When you click through Reports>Payments>Transaction View>Select Dates>Download, you get a nice clean looking transaction report that details every transaction within that time frame. This also includes promotions.
I have to admit, the raw form of this report is hard on the eyes. You're basically just seeing lots of numbers broken down by date, order ID, SKU, and then a quick description of the transaction. Usually, this takes the form of either "Order Payment" or "Refund.
If you don't like looking at a raw data dump like that, you might want to turn this into a pivot table to sum up these figures and you get a nice little breakdown. Why should you do this? It seems very labor-intensive. It can also be quite confusing.
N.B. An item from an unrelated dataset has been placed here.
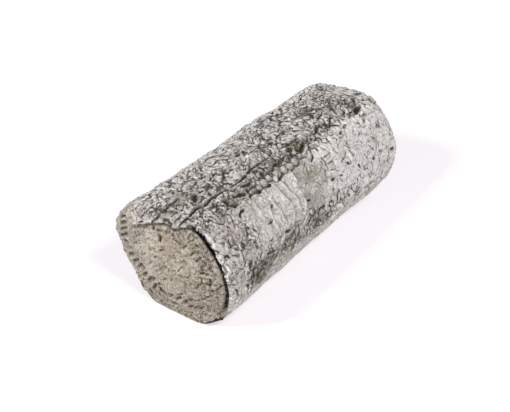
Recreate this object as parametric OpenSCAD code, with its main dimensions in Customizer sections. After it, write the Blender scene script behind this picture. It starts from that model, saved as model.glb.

Well, despite all of that, when you go through this process of getting a pivot table summary, you figure out where your money is going, how it's being split up, what you paid Amazon, and the amount to expect from Amazon for the given reporting period.
There is one final Amazon expense you need to wrap your mind around. When you look at your pivot table, it should be clear that you did not find any advertising costs. You get this information in the third report below.
Accessing this report is easy: go to Advertising>Campaign Manager>See Ad Reports (little button icon over "Daily Budget")>Request Report>Download.
When you get this information, you get a clear idea of how much you spend to advertise and how much sales you got as a result of your campaign. Once you have all this information, you can make better decisions regarding your product choices, your paid promotion campaigns, and other activities as an Amazon seller.